You may be wondering what this has to do with our function since these are not areas that we typically would get involved in – other than where it impacted our supply base and there are clearly instances of that.  It seems to us that we may be missing a far bigger opportunity.  For argument’s sake, let’s start with the premise that currently 20% of an automaker’s cost is within their four walls and 80% is in their supply base (I may be slightly off).  Typically, the areas they most hang on to are R&D, Design and Marketing – also the areas where most of the collaboration is occurring.   Auto plants are mostly assembly plants – not manufacturing, that’s done by the suppliers?
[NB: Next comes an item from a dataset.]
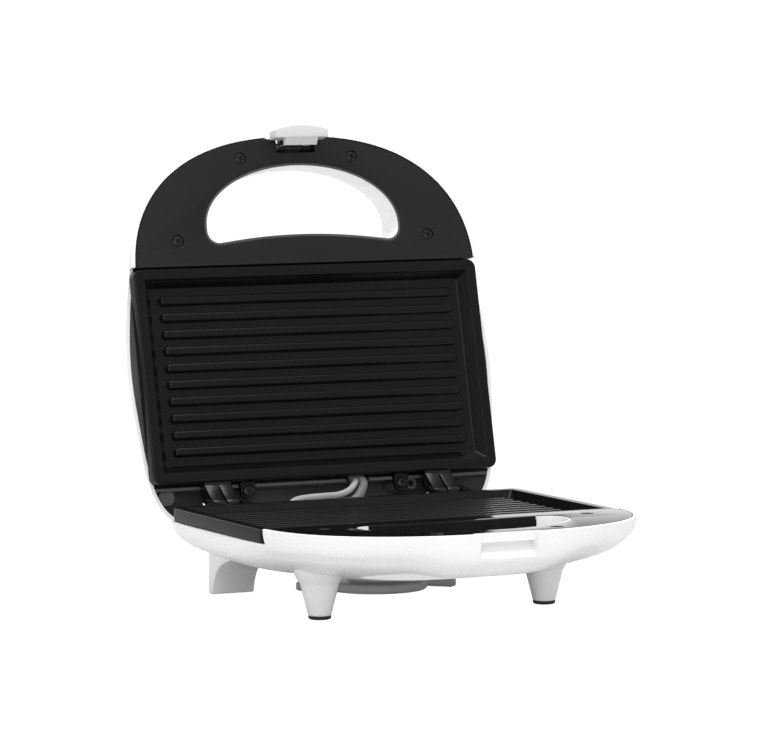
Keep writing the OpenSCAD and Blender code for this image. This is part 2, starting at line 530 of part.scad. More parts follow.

It would logically follow that the return on collaboration would be far greater if it was directed at 80% of the cost – not just the 20% that’s internal?  And that is why I think this has a lot to do with our function.  In following a time-honored tradition of consulting – let me introduce a new 3 letter acronym – SDC or Supplier Driven Collaboration (very open to other suggestions – admittedly this is weak).  Who is in a better position to identify and drive those costs (the 80%) down that can be impacted by collaboration between competitors? It would seem to me that your suppliers are in a unique position to identify opportunities where they can reduce their costs and therefore the price to you, if they could only get you and their other customers (your competitors) to collaborate.  Let me use two very simplistic examples to illustrate.  If a supplier could get you to modify your widget slightly (without impacting functionality) and get your competitor to do the same, it may help them to reduce their cost structure significantly because it reduces manufacturing variability.  Or, if your supplier could get you to adjust your ordering pattern slightly (without any operational impact) and get your competitor to do the same, it may help them reduce costs because it reduces demand variability.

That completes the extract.